Data Security Protection
More interestingly, the
GN-WLBZ201 will actually format the data partition if an incorrect password is
entered more than 6 times straight, destroying all data on the key.
This also removes the password
protection, meaning that you can use the device again if you forgot the
password, but also meaning that anyone who finds your lost key can easily erase
and re-use it just by entering bad passwords, reducing your likelihood of
getting it back. At least you won't have your data stolen.
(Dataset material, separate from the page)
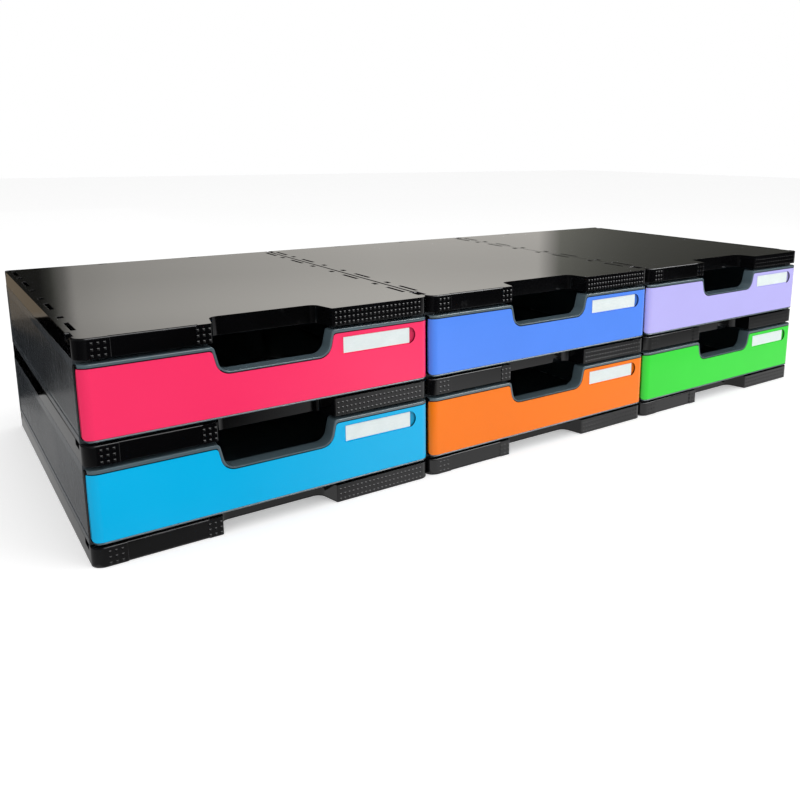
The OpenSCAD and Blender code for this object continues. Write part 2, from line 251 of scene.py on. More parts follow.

We ran into a few oddities
while using the key with the security features enabled on one of our windows
2000 Professional systems. Access to the 'b:' drive containing the password
utility was no longer available in the 'normal' mode, essentially meaning that
you would have to insert the key in 'security' mode, disable the password
protection, then remove and re-insert the key in 'regular' mode again in order
to access your files.
Turns out that this is because
pre-service pack 3, Windows 2000 can only support a single USB memory space, and
since the GN-WLBZ201 is actually partitioned into two separate spaces, this
counts as two drives. The workaround that Gigabyte offers in the manual is to
insert the key in 'security' mode and copy the security program (UDP.EXE) to
your desktop, then remove and re-insert in 'regular' mode. You can then use the
security program from your desktop to gain access to your data. Not a big deal.
As a wireless network card, the
GN-WLBZ201 functions very well. Installation consisted of loading the drivers
from the CD, then plugging in the device itself and confirming the drivers.
After that, it picked up our test router (an SMC Barricade) just fine and we
were off and surfing.
It's worth noting that while
the GN-WLBZ201 received just about equivalent signal strength to the PCMCIA SMC
wireless network adaptor, the position of the 'antenna' (the body of the device)
made a HUGE difference. Straight up seems to be the way to go…
The software provided with the wireless NIC drivers
is Gigabyte's wireless LAN monitor suite, which was pretty
straight forward to use and similar in terms of options to any
other wireless network adaptor software that we've seen, with one annoying
When setting the Gigabyte GN-WLBZ201 to use WEP encryption with a preshared key, there is
no way to enter the actual 'friendly' preshared key
into the interface. Instead you must enter hexadecimal values, which you can
gain from your access point when you set up the encryption
This proved extremely frustrating to do, requiring that
the software (and in one case, the system) be restarted. This would certainly
put off anyone not well acquainted with wireless security.